*TASK TO CARRY OUT*
Print, exactly as they stand, the lines from the start of the listing to the line containing "the plump edging", inclusive.
################
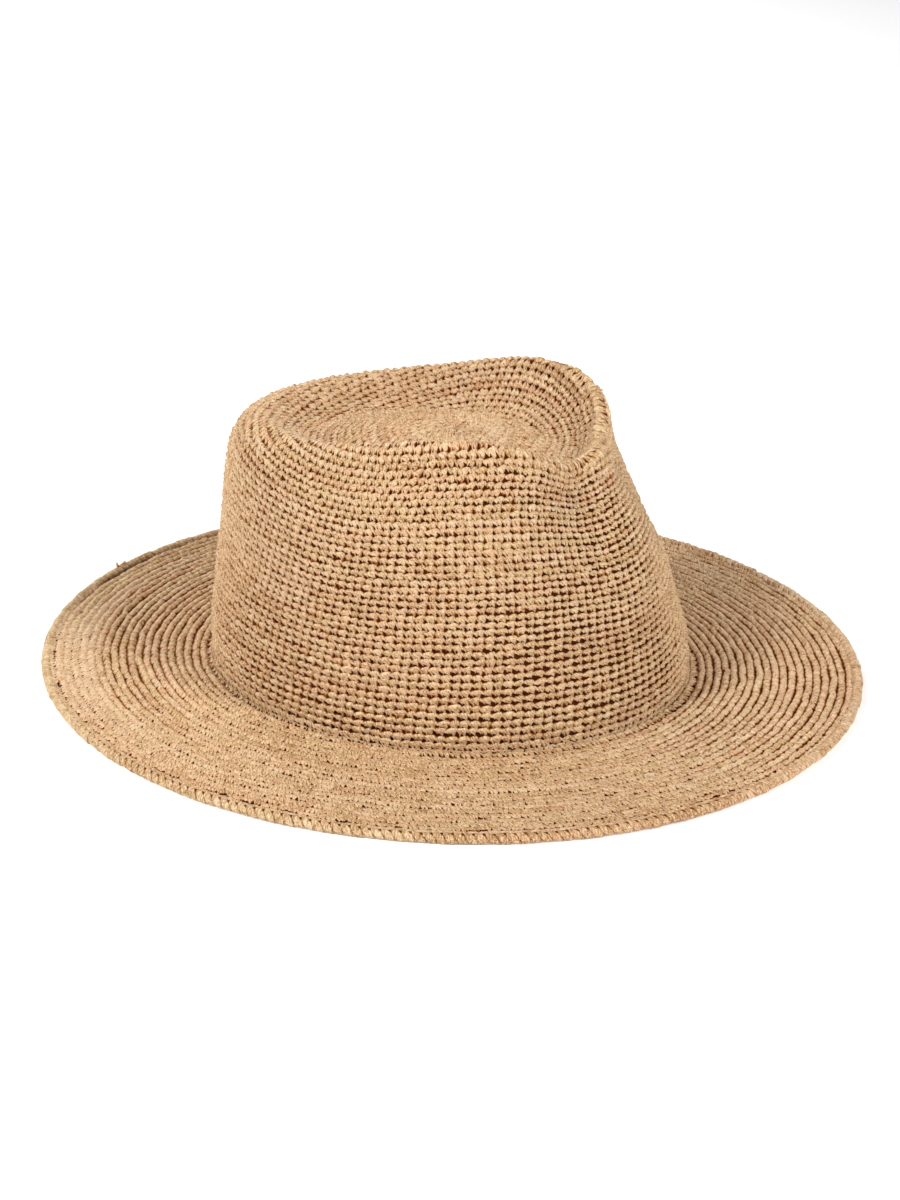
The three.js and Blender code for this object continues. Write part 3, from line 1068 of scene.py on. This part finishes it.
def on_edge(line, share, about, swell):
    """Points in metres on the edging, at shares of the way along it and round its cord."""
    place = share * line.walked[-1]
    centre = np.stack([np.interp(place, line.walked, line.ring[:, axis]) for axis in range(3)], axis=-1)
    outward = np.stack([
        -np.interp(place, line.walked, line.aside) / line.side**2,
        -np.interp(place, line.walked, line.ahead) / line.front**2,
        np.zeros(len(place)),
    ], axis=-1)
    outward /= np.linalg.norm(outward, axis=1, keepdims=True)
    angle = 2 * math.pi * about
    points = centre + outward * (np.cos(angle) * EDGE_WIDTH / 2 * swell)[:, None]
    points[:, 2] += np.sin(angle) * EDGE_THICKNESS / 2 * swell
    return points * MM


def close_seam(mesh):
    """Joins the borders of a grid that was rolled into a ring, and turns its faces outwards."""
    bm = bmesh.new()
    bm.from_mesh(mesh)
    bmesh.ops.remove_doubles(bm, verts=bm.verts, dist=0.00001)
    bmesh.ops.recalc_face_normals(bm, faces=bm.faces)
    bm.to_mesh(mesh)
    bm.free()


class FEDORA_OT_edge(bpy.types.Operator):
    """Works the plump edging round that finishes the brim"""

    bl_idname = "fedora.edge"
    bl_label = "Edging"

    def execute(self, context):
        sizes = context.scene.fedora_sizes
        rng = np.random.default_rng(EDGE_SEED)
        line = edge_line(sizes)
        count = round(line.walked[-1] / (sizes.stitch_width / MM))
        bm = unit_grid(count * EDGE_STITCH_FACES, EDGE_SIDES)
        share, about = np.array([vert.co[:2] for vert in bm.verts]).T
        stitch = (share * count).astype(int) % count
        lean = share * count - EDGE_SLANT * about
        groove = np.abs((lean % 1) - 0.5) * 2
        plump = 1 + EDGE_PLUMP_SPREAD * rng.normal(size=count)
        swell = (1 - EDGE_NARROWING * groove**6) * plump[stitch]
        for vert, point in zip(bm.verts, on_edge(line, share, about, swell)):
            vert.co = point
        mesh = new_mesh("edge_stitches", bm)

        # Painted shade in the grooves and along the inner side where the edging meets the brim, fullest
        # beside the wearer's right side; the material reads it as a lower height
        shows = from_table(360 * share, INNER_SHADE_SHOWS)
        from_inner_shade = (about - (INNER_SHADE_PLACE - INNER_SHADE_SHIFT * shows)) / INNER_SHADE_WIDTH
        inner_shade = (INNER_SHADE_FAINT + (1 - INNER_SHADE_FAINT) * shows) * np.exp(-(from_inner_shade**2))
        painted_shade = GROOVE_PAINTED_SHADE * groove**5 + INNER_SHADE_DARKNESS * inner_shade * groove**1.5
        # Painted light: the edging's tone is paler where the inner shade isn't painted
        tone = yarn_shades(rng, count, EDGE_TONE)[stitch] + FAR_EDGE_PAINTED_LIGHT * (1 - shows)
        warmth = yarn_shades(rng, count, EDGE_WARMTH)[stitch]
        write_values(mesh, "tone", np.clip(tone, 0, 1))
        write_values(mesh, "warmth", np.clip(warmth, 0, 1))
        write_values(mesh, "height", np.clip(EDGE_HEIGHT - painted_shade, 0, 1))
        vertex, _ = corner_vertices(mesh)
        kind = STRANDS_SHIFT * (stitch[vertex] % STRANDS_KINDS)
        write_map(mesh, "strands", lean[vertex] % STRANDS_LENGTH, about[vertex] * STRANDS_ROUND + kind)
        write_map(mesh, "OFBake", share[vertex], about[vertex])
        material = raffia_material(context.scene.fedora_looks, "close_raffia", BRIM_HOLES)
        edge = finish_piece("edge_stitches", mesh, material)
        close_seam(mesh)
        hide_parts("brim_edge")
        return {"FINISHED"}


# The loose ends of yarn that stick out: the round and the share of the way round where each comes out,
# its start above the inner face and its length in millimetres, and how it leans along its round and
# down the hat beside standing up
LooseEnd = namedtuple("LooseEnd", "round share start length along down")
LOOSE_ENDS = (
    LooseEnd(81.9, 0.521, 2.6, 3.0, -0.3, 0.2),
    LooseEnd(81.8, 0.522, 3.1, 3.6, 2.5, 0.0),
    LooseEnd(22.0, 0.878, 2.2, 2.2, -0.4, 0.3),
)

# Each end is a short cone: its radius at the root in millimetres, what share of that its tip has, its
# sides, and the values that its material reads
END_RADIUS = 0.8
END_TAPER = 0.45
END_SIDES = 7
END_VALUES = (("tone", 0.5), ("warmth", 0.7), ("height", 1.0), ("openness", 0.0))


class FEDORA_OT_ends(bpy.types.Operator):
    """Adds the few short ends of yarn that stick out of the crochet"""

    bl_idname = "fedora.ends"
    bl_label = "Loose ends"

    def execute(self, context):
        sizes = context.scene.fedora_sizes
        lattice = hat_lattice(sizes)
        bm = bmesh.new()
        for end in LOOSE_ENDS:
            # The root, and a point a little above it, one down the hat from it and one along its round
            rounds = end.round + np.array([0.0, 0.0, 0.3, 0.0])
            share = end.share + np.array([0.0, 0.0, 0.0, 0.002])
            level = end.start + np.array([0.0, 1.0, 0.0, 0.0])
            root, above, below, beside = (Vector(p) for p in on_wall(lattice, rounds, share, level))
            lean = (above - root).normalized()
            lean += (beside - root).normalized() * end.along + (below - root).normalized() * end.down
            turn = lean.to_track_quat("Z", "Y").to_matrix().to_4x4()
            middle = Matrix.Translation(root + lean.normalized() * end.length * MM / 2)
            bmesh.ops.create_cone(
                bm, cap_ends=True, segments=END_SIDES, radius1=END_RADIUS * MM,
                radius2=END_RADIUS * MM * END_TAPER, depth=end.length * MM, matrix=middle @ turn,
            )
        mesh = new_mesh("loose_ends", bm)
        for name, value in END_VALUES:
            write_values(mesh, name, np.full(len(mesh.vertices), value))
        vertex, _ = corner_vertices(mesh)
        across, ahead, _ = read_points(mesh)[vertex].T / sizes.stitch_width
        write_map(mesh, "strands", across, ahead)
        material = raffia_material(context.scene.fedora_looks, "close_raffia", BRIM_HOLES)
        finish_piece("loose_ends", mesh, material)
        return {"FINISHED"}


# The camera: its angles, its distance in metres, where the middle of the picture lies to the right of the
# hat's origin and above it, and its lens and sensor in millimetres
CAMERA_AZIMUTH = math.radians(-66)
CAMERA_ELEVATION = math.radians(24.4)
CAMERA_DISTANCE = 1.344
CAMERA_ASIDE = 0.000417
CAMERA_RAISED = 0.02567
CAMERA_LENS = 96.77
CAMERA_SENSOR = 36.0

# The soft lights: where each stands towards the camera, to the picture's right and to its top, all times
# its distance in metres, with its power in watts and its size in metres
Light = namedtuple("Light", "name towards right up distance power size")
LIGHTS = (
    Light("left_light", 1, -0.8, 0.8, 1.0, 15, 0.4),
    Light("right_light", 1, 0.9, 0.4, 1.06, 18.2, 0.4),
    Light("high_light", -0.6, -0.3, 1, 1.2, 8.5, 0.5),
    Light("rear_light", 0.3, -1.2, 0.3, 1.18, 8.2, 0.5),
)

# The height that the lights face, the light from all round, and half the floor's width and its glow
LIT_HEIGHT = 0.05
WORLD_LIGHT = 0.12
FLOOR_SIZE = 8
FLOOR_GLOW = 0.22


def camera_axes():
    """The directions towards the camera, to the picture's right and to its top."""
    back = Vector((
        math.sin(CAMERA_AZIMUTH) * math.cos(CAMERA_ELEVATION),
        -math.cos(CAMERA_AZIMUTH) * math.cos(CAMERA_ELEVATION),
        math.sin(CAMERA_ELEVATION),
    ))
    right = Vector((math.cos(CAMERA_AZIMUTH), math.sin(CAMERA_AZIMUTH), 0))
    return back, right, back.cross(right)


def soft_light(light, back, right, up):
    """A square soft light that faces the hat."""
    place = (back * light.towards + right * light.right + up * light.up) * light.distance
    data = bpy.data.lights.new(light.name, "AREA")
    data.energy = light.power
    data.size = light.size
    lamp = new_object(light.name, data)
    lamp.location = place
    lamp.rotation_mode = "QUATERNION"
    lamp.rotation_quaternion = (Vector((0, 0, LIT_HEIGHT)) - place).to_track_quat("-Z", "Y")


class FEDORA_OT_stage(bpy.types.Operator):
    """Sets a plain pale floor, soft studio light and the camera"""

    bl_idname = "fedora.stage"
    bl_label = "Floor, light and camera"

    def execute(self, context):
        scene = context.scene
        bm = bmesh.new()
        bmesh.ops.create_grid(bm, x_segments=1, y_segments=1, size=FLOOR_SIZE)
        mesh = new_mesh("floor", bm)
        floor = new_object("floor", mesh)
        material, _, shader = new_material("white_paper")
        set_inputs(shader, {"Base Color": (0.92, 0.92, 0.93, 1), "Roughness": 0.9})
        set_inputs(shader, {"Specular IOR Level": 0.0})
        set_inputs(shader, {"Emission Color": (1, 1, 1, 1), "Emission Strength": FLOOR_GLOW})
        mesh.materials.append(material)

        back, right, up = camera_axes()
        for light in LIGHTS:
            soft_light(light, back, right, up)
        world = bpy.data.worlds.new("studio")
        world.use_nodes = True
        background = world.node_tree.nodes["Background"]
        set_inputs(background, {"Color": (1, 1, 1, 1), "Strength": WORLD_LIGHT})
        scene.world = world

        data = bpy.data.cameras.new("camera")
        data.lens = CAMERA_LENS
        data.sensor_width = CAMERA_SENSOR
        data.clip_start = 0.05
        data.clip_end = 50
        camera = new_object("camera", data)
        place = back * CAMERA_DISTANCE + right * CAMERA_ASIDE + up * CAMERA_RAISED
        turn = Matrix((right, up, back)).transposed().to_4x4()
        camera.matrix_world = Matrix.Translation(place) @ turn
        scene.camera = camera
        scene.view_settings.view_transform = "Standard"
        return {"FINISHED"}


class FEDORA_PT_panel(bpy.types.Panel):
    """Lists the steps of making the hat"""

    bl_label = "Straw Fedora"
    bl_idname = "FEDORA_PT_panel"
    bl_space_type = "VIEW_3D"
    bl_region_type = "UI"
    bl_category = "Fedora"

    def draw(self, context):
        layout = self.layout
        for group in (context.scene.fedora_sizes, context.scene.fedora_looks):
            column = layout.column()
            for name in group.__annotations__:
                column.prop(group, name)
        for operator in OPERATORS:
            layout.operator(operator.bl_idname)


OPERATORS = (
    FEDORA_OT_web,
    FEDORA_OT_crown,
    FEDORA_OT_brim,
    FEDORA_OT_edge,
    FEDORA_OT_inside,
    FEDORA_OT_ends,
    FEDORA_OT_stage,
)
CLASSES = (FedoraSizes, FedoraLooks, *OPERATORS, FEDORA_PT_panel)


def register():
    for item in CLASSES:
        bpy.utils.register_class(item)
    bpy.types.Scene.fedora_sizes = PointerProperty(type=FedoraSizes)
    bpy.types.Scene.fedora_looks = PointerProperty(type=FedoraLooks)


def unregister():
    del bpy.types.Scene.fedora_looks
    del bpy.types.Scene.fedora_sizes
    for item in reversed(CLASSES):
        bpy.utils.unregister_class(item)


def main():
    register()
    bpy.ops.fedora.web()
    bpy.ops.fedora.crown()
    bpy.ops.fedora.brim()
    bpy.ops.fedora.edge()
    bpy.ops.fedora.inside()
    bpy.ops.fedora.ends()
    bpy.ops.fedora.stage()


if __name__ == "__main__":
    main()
################
*WRITTEN RESPONSE*
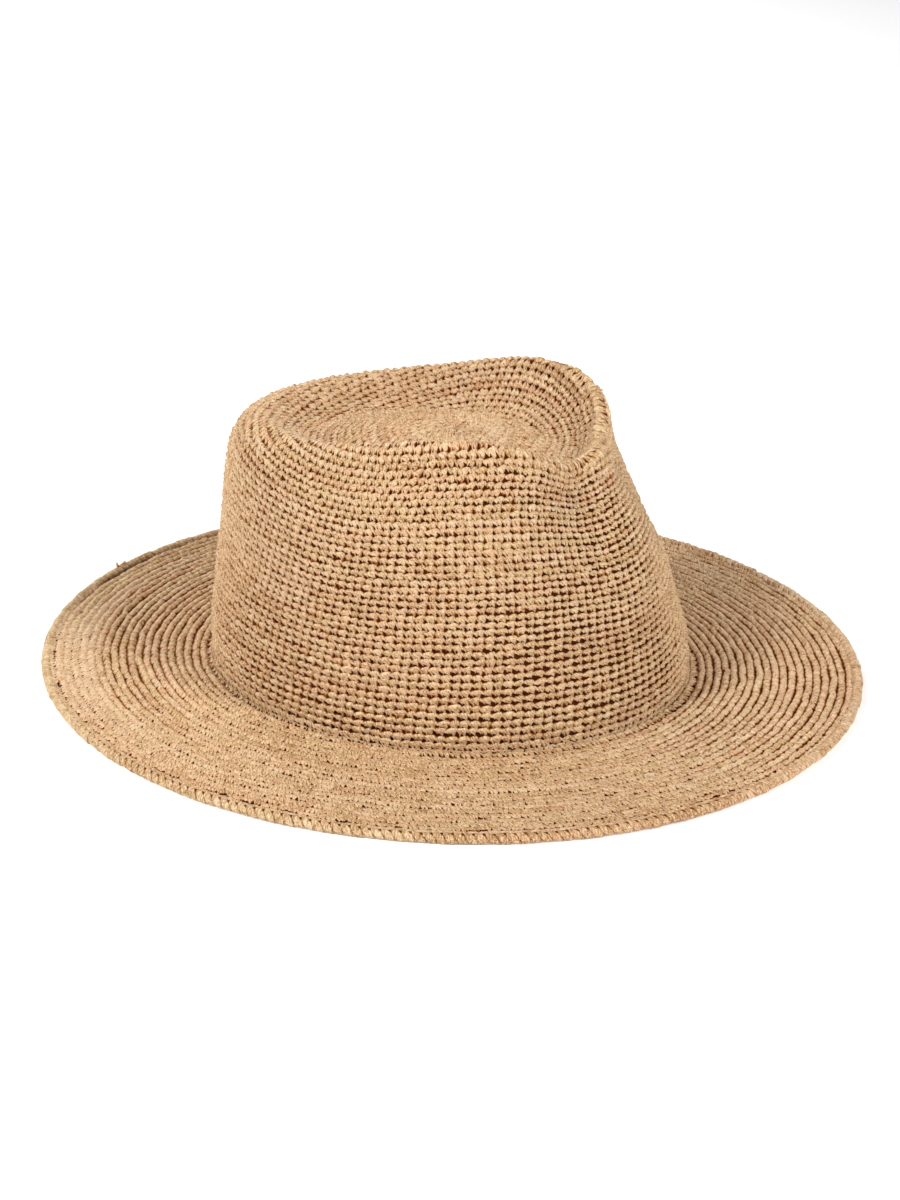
The three.js and Blender code for this object continues. Write part 3, from line 1068 of scene.py on. This part finishes it.
def on_edge(line, share, about, swell):
    """Points in metres on the edging, at shares of the way along it and round its cord."""
    place = share * line.walked[-1]
    centre = np.stack([np.interp(place, line.walked, line.ring[:, axis]) for axis in range(3)], axis=-1)
    outward = np.stack([
        -np.interp(place, line.walked, line.aside) / line.side**2,
        -np.interp(place, line.walked, line.ahead) / line.front**2,
        np.zeros(len(place)),
    ], axis=-1)
    outward /= np.linalg.norm(outward, axis=1, keepdims=True)
    angle = 2 * math.pi * about
    points = centre + outward * (np.cos(angle) * EDGE_WIDTH / 2 * swell)[:, None]
    points[:, 2] += np.sin(angle) * EDGE_THICKNESS / 2 * swell
    return points * MM


def close_seam(mesh):
    """Joins the borders of a grid that was rolled into a ring, and turns its faces outwards."""
    bm = bmesh.new()
    bm.from_mesh(mesh)
    bmesh.ops.remove_doubles(bm, verts=bm.verts, dist=0.00001)
    bmesh.ops.recalc_face_normals(bm, faces=bm.faces)
    bm.to_mesh(mesh)
    bm.free()


class FEDORA_OT_edge(bpy.types.Operator):
    """Works the plump edging round that finishes the brim"""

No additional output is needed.